January 22, 2001

FOR IMMEDIATE RELEASE

WASHINGTON -- Sending what the American Civil Liberties Union called an ominous message on both reproductive rights and freedom of speech, President George W. Bush today reinstated a government policy that denies these basic liberties to family planning organizations operating overseas. 

"Where is the compassion in denying American aid to vital public health services overseas?" said Catherine Weiss, Director of the ACLU's Reproductive Freedom Project. "How is it compassionate to cut U.S. support for desperately needed family planning services, maternal health care and HIV/AIDS prevention? Re-imposition of this gag rule threatens all of these services by denying U.S. dollars to organizations that exercise their right to free speech." 

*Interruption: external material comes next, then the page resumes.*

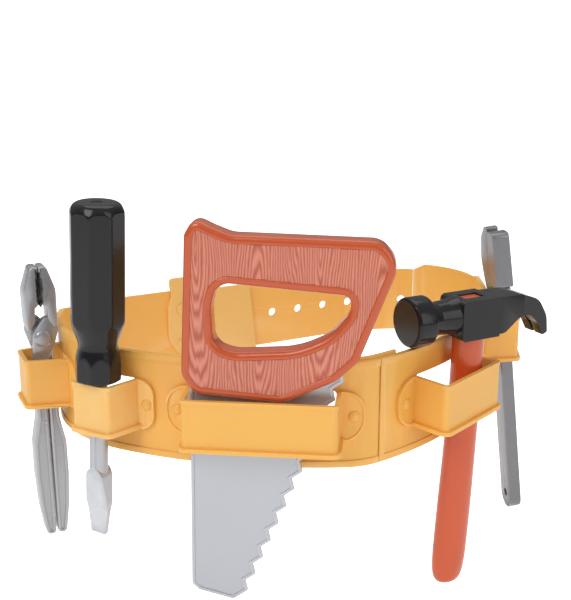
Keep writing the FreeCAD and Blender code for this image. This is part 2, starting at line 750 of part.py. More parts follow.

Speaking to reporters yesterday, the Bush Administration also mischaracterized the policy, which is known as the "global gag rule." Although the Administration said it would re-impose the gag rule because it does not support using federal funds for abortions, the gag rule actually denies crucial aid to foreign nongovernmental organizations that use their own money to advocate for or against legal abortion or to perform legal abortions in their own countries. 

President Bush's move came on the 28th anniversary of the landmark Supreme Court ruling in Roe v. Wade, which guaranteed to women for the first time the right to control their reproductive choices. It also came as the U.S. Senate continues to consider President Bush's controversial nomination of anti-choice activist John Ashcroft to be Attorney General. 

And this morning, President Bush delivered a statement to anti-Roe protestors in which he said that "unborn children" should be covered by the "promises of our Declaration of Independence." 

"Today's statement and decision to re-impose the gag rule undermine the Administration's promises to respect the nation's laws, including those established by Roe v. Wade," said Laura W. Murphy, Director of the ACLU's Washington National Office. "With one of his first actions as President, George Bush has decided to punish organizations for engaging in legal activities that would be protected by the First Amendment if carried out in the United States." 

The ACLU noted that the gag rule would be unconstitutional if it were attempted here. "President Bush should not be allowed to export an undemocratic policy he would be prohibited from imposing within the borders of the United States," Murphy said.